Place

Walla Walla River Confluence

Yellow prairie grasses with rocks overlooking large river below

Quick Facts
Location:
Washington

Lewis and Clark NHT Visitor Centers and Museums

Visitor Centers (shown in orange), High Potential Historic Sites (shown in black), and Pivotal Places (shown in green) along the Lewis and Clark National Historic Trail

Walla Walla River Confluence is a High Potential Historic Site on the Lewis and Clark National Historic Trail.

On April 27, 1806, Lewis and Clark reunited with Wallulapum Chief Yelleppit, whom they first met on Oc­tober 19, 1805, during their voyage down the Columbia. Yelleppit invited them to spend several days at his village near the confluence of the Walla Walla River. Receiving a warm welcome, the expedition spent the next few days engaging in trade, council, and socializing with the Wallulapum. Receiving confirmation of the overland route east and assistance in ferrying horses and supplies across the Columbia in canoes, Lewis and Clark “took leave of these friendly honest people” on April 30, 1806.

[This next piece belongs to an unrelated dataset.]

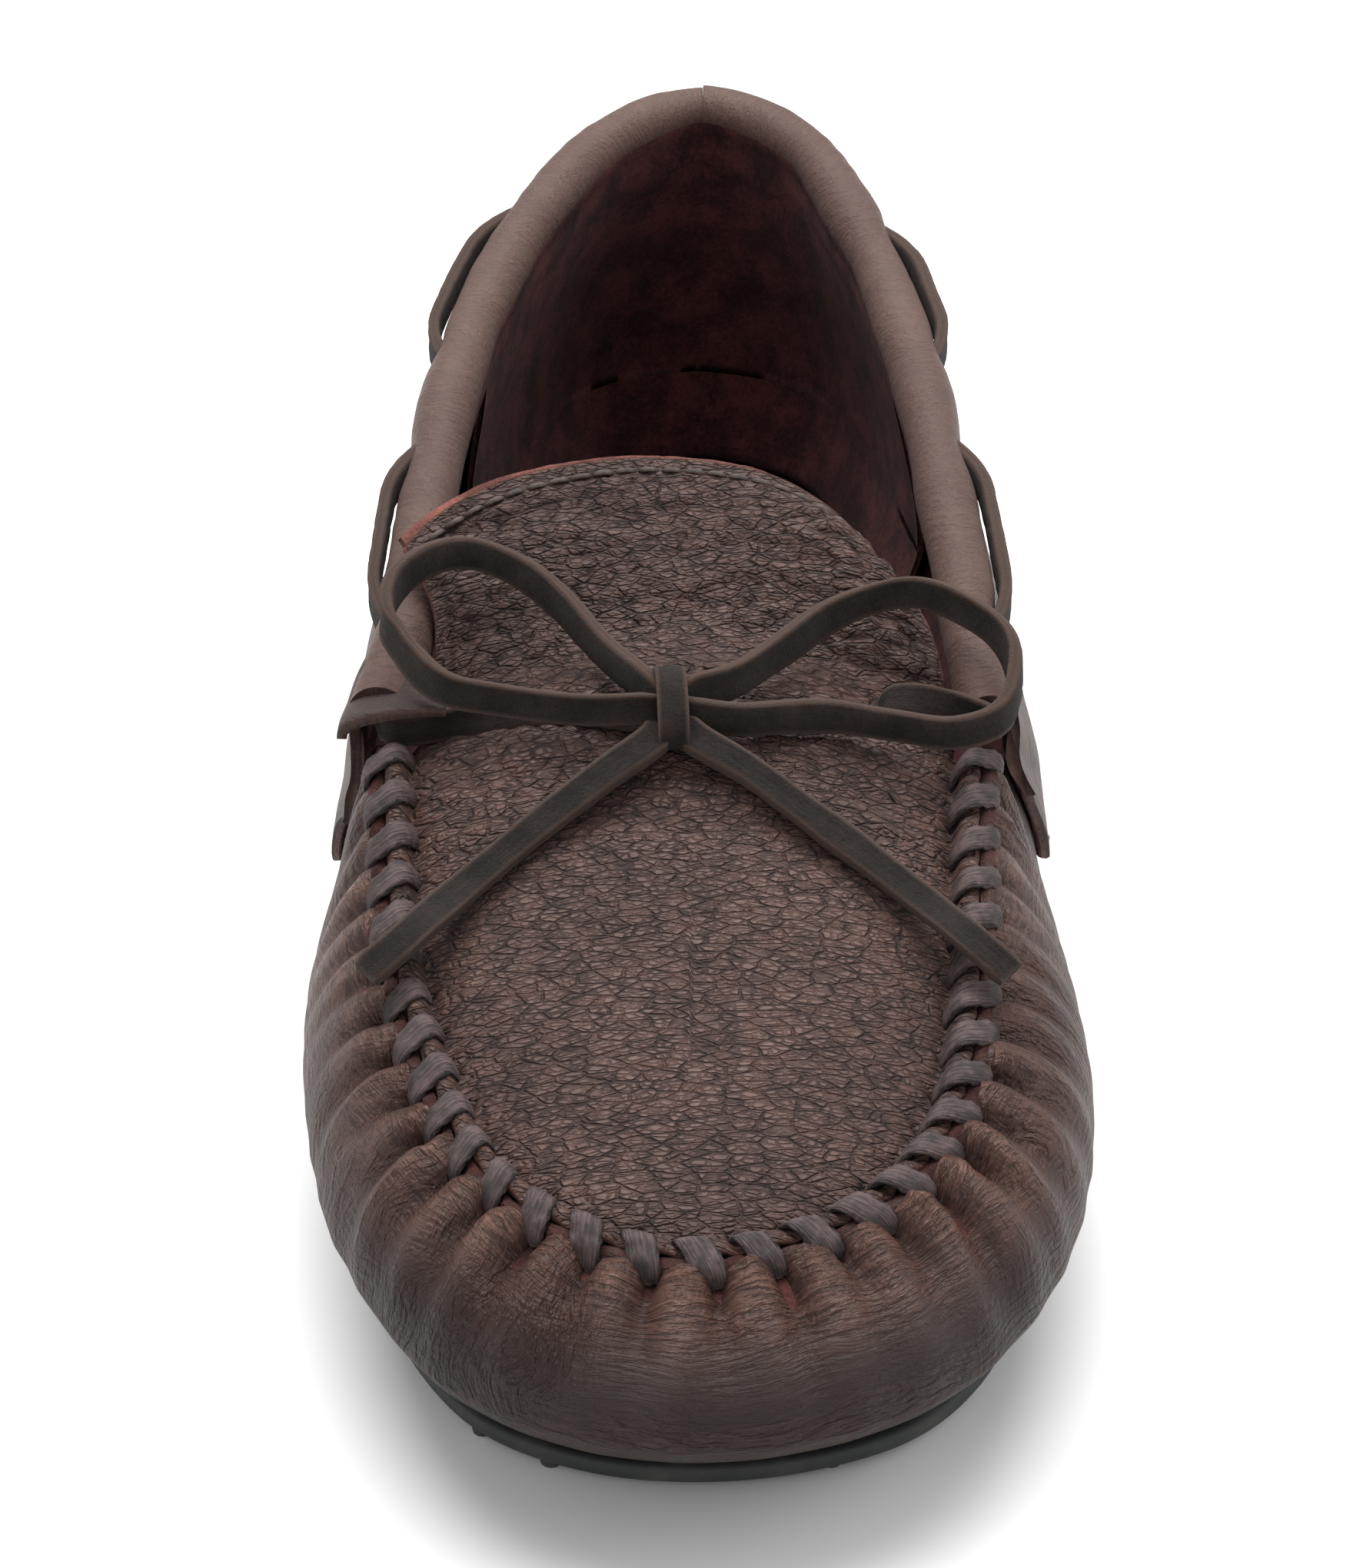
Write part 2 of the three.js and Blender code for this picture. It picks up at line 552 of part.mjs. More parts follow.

The immediate natural setting of the Walla Walla River confluence is impacted by railroad and highway crossings, as well as a grain elevator complex. However, much of the adjacent area is publicly accessible through the 15,000-acre McNary National Wildlife Refuge and 46-acre Madame Dorian Memorial Park. Hiking trails that climb into the highlands south of the confluence offer panoramic views of the Wallula Gap, a dramatic landscape formed by eroded basalt anticlines that was first documented by Lewis and Clark as they canoed downriver on October 18, 1805. Clark described it as a “range of high Countrey at which place the rocks project into the river from the high clifts.” Away from the infrastructure congested about the mouth of the confluence, much of the natural landscape retains the historic appearance witnessed by the expedition.